Blog Post

The importance of soil

Introduction

Soil is such a thin layer on the Earth’s surface. Yet, it is vital. Soil is much more than the layer between the atmosphere and the bedrock below. Soil plays a crucial role in life on Earth, and its significance goes beyond being that material below our feet or the medium in which plants grow.

So here goes a question for you: have you ever wondered why soil is so crucial for us and for our well-being? The answer might well be a ‘no’, but don’t worry. We often gravitate towards the more visible aspects of nature, like water bodies or forests, mesmerized by their beauty. So, let’s try and change your perception here because soil is indeed fascinating.

What is soil?

Soil is a non-renewable resource that is pivotal for life: made of minerals, organic matter, water, air, and organisms. It underpins food production, combats water scarcity, and delivers essential ecosystem services. These services include the supply of raw materials, filtration of contaminants, regulation of water, nutrient cycles, climate, and biomass production, essentials to all other resources and living beings.

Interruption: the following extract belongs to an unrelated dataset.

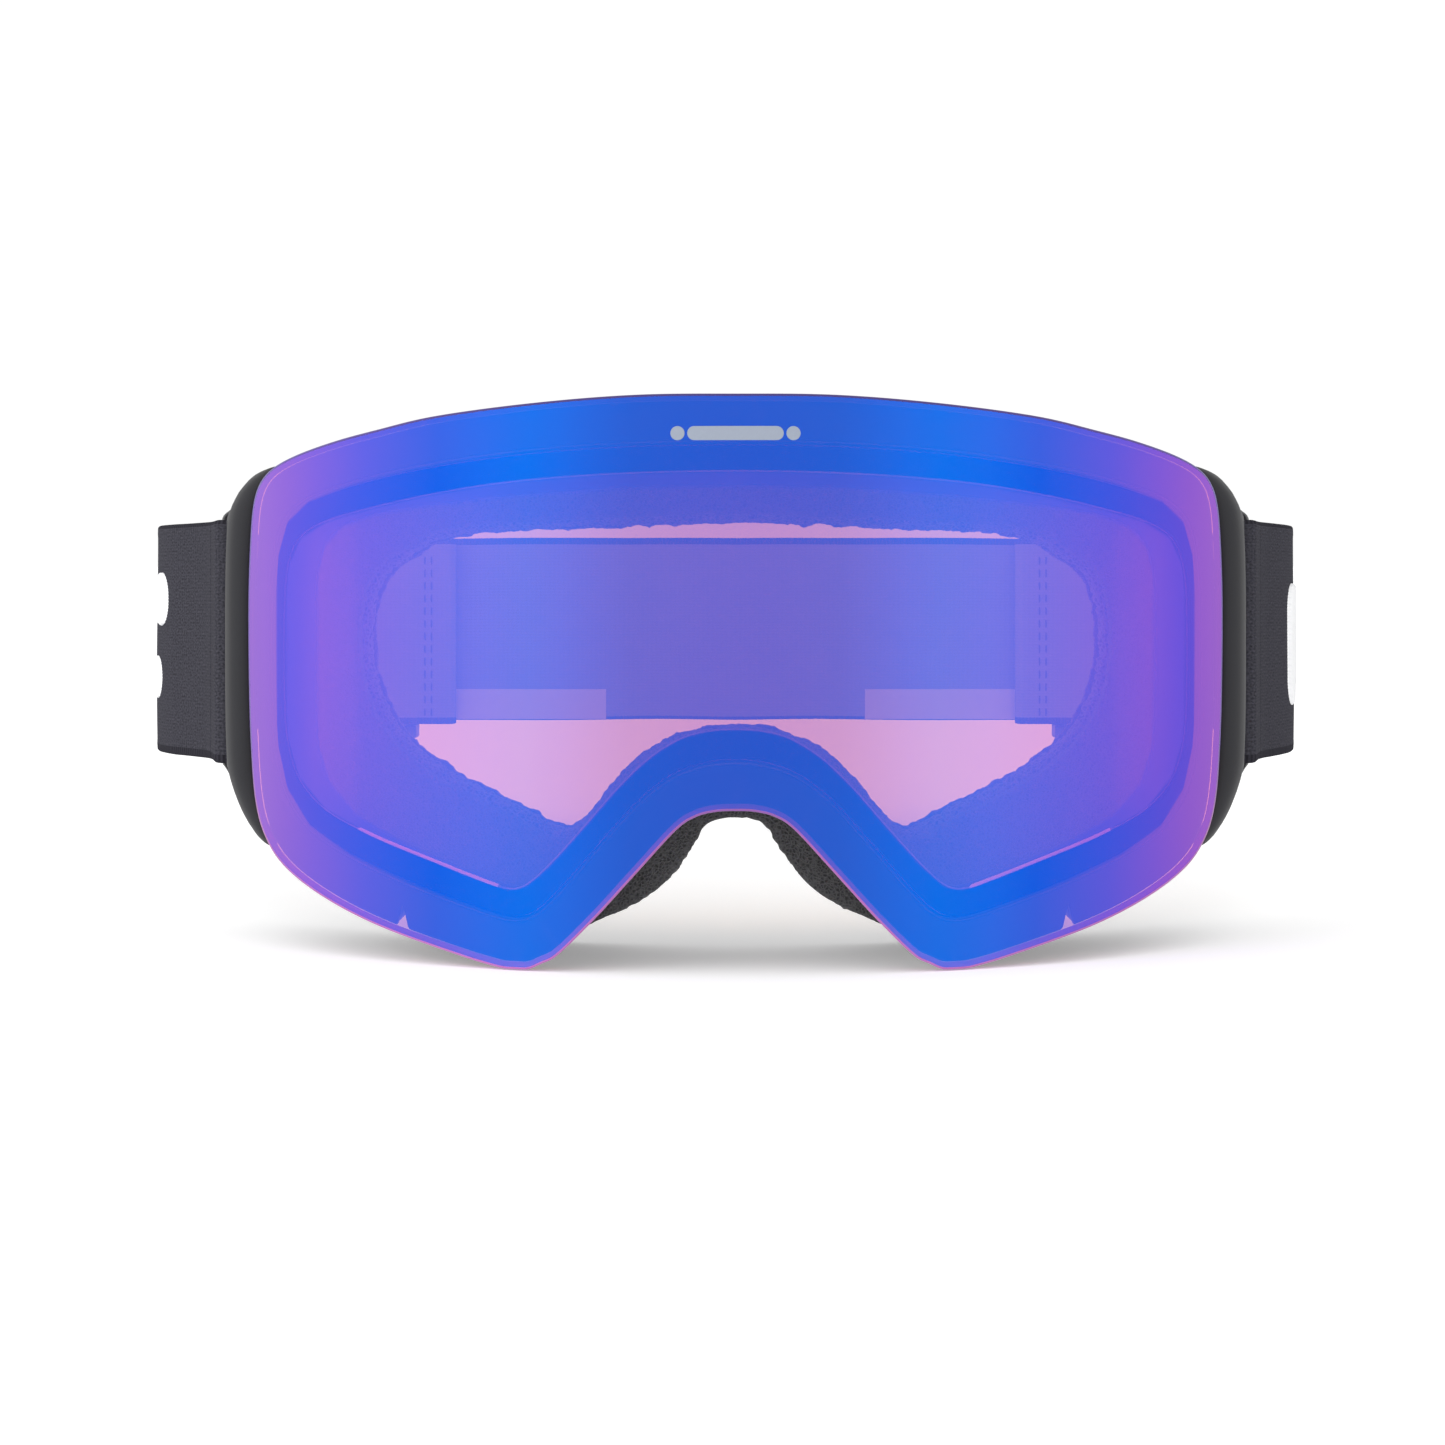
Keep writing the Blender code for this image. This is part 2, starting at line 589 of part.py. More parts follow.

Consider this fact: just one gram of soil can support up to 10 billion organisms. This means that there is more life in a teaspoon of soil than people living on the planet. Imaging the bustling metropolis beneath our feet, teeming with life that sustains our very existence.

The functions of soil

One vital function of the soil is to act as a carbon sink, absorbing and sequestering carbon dioxide (CO2) from the air. This process is essential for mitigating climate changes as it helps to reduce the concentration of greenhouse gases in the atmosphere.

Moreover, soil plays a fundamental role in nutrient cycles essential for plant growth and ecosystem health, such as nitrogen (N) and phosphorus (P) cycles. It acts as a reservoir for these vital nutrients, facilitating their gradual release in a way that nurtures life above and below its surface.

Life in the soil is equally fascinating and diverse, from microorganisms to insects and small mammals, all contributing to ecosystem fertility and health. These inhabitants play a crucial role in the decomposition of organic matter and the formation of nutrients needed for plants.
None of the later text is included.